Task goal:
The data follows this line. Copy verbatim the line with "Write part 2" and each line after it to the end.

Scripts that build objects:
[Start]
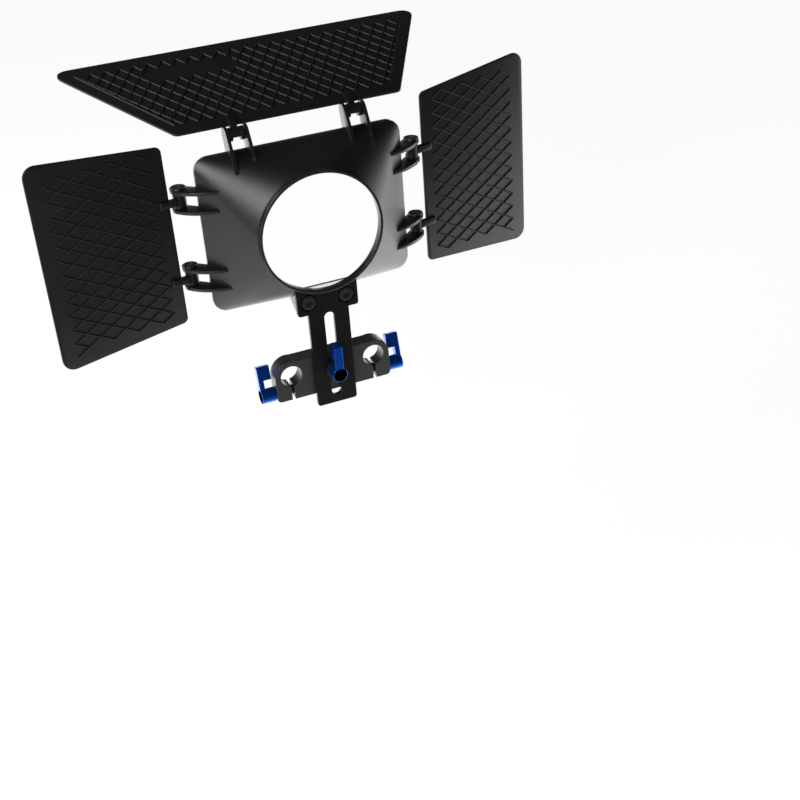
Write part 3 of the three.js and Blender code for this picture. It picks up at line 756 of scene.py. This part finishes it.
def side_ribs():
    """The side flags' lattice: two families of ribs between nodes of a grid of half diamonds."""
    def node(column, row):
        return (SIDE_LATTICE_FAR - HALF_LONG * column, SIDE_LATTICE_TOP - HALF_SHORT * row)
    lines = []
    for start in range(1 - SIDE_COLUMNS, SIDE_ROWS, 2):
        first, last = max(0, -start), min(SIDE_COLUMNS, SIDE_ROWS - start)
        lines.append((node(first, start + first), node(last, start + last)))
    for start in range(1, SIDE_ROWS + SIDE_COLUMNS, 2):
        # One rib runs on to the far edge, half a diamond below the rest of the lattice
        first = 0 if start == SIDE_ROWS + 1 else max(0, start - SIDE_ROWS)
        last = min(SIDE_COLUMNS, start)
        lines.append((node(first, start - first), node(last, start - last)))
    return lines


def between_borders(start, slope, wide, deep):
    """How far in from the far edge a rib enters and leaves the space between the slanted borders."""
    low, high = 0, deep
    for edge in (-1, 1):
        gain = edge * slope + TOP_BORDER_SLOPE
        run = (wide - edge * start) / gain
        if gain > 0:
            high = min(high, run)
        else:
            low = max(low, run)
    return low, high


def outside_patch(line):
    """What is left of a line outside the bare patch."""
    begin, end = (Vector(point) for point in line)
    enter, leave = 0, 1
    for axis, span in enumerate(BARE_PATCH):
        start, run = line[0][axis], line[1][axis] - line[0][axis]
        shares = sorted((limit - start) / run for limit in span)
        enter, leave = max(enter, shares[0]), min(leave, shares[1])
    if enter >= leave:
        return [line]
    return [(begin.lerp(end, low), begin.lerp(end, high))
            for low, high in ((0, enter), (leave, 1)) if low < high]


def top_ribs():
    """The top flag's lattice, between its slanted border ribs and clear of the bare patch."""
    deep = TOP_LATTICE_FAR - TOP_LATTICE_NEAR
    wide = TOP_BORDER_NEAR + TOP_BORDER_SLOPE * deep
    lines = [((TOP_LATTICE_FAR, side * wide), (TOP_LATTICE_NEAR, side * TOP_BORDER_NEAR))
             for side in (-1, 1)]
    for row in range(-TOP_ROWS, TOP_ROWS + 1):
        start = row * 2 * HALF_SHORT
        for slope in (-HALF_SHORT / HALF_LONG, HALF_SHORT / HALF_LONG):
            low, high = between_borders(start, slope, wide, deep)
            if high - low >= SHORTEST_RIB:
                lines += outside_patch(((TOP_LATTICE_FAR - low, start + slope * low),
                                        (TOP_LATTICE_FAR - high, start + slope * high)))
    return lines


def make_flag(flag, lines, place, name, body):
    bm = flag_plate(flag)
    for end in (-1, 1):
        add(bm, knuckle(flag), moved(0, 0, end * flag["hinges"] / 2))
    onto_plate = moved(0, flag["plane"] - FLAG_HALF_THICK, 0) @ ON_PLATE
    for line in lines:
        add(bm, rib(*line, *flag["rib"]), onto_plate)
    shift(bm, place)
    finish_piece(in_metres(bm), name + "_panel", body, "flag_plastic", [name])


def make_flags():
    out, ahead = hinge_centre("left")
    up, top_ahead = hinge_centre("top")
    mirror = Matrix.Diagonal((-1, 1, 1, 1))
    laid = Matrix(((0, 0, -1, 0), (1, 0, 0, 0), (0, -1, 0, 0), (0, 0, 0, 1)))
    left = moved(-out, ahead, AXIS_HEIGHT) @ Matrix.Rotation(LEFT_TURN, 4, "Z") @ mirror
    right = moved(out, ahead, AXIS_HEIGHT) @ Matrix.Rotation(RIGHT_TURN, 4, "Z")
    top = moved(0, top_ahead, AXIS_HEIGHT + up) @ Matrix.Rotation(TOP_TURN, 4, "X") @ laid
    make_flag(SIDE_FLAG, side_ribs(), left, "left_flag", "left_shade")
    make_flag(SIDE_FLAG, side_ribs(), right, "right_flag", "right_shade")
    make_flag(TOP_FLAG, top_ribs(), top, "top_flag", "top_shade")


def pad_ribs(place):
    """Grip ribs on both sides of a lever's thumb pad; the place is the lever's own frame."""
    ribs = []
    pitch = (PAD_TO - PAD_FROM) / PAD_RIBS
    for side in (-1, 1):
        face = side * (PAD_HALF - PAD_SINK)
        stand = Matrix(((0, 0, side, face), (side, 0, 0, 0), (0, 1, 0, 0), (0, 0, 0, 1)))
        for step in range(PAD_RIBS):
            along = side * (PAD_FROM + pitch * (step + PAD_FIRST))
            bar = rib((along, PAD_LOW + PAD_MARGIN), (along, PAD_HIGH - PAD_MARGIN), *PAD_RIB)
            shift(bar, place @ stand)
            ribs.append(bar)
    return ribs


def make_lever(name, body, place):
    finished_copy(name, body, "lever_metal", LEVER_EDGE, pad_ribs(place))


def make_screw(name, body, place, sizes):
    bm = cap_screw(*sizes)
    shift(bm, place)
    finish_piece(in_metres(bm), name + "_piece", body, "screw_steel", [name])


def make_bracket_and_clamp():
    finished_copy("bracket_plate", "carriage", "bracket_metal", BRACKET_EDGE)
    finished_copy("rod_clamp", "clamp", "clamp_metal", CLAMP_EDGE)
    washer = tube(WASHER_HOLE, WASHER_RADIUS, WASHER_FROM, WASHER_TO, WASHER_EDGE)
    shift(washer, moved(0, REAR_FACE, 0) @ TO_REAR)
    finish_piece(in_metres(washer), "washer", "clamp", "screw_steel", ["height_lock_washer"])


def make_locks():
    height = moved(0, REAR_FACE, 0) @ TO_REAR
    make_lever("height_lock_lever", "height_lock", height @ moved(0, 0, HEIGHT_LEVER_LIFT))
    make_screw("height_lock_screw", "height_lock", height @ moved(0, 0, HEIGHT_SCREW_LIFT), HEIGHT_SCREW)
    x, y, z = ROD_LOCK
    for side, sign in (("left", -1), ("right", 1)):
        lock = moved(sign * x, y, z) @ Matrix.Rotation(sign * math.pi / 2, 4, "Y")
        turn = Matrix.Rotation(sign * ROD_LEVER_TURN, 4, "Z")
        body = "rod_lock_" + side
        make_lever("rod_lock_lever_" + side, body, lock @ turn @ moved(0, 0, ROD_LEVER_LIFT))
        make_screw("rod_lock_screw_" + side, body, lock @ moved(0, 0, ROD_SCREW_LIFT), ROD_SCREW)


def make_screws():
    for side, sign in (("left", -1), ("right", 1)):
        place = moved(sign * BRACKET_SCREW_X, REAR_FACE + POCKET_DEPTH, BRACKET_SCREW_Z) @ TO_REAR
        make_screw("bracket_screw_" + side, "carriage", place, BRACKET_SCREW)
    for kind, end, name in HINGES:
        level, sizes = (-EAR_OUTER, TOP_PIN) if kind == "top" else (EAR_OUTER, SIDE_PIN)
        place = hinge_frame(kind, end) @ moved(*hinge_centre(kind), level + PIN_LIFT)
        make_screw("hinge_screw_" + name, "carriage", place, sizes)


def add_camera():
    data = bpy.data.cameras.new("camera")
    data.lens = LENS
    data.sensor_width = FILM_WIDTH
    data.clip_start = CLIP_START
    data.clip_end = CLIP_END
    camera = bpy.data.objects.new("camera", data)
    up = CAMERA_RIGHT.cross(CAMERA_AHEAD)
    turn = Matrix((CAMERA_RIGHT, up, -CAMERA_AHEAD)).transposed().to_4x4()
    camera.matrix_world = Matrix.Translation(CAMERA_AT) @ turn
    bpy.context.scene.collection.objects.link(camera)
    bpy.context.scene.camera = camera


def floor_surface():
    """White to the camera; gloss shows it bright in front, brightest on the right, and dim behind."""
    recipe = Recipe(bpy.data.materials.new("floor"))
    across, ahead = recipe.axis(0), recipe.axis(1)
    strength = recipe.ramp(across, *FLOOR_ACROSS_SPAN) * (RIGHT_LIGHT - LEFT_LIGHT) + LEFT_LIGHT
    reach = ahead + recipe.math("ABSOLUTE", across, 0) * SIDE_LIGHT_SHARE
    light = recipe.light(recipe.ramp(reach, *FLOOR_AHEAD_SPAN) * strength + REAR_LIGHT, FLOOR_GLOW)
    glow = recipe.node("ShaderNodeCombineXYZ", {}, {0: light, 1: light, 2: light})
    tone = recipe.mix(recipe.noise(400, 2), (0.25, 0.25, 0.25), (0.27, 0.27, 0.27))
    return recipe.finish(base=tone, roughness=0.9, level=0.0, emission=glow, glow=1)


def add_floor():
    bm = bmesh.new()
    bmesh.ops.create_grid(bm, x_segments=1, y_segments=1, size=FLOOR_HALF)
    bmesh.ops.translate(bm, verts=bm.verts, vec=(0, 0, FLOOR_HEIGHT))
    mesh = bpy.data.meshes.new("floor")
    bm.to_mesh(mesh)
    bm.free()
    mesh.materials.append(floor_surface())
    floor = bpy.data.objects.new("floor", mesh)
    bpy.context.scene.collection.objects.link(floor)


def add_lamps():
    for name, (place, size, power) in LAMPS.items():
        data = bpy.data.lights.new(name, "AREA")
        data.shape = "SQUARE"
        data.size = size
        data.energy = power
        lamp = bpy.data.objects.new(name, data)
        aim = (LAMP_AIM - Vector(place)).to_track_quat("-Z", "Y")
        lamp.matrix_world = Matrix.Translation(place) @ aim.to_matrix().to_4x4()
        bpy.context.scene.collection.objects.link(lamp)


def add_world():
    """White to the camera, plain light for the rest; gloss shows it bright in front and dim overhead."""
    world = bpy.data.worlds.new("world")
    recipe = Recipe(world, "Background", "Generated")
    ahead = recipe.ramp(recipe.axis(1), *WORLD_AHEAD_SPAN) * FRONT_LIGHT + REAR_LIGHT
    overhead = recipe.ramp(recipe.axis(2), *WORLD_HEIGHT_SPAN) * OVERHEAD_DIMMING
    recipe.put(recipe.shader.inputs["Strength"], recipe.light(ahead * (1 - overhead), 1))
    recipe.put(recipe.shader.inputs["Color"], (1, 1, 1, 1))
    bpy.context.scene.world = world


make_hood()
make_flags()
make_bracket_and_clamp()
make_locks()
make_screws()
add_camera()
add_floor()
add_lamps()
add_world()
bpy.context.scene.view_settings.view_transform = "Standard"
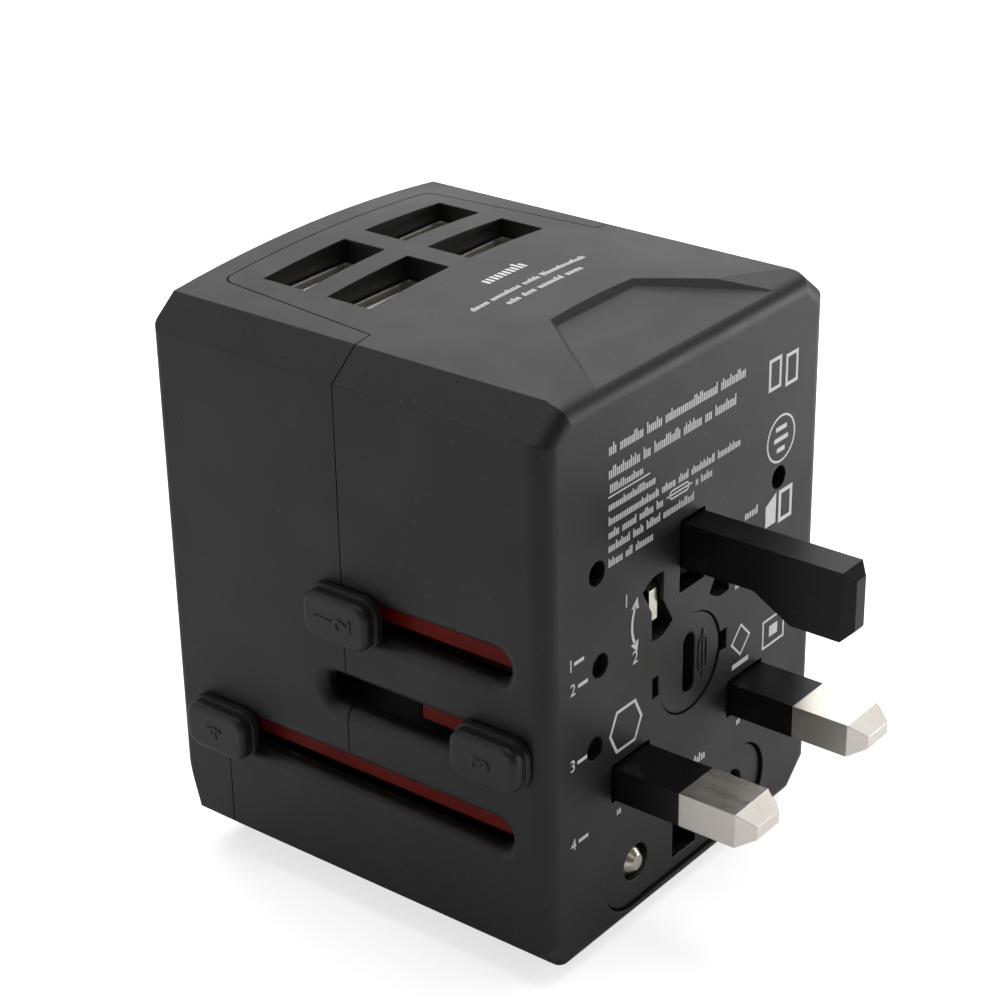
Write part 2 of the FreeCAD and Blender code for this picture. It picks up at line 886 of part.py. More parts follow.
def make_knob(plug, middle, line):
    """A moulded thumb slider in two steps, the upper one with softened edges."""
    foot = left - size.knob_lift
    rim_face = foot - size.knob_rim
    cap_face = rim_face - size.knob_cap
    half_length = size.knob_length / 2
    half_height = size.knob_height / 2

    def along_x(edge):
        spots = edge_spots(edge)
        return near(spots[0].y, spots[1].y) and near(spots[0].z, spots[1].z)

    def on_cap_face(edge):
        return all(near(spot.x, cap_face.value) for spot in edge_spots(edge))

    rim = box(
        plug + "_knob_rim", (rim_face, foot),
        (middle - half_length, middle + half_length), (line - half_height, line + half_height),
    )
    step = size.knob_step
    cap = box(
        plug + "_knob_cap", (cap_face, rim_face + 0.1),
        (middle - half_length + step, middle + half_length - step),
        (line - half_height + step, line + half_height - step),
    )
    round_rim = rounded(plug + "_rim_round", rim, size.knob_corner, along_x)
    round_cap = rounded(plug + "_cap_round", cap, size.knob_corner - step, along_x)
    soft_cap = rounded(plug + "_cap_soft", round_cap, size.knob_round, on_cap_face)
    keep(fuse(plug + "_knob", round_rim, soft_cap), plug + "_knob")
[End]
Solution to this problem:
Write part 2 of the FreeCAD and Blender code for this picture. It picks up at line 886 of part.py. More parts follow.
def make_knob(plug, middle, line):
    """A moulded thumb slider in two steps, the upper one with softened edges."""
    foot = left - size.knob_lift
    rim_face = foot - size.knob_rim
    cap_face = rim_face - size.knob_cap
    half_length = size.knob_length / 2
    half_height = size.knob_height / 2

    def along_x(edge):
        spots = edge_spots(edge)
        return near(spots[0].y, spots[1].y) and near(spots[0].z, spots[1].z)

    def on_cap_face(edge):
        return all(near(spot.x, cap_face.value) for spot in edge_spots(edge))

    rim = box(
        plug + "_knob_rim", (rim_face, foot),
        (middle - half_length, middle + half_length), (line - half_height, line + half_height),
    )
    step = size.knob_step
    cap = box(
        plug + "_knob_cap", (cap_face, rim_face + 0.1),
        (middle - half_length + step, middle + half_length - step),
        (line - half_height + step, line + half_height - step),
    )
    round_rim = rounded(plug + "_rim_round", rim, size.knob_corner, along_x)
    round_cap = rounded(plug + "_cap_round", cap, size.knob_corner - step, along_x)
    soft_cap = rounded(plug + "_cap_soft", round_cap, size.knob_round, on_cap_face)
    keep(fuse(plug + "_knob", round_rim, soft_cap), plug + "_knob")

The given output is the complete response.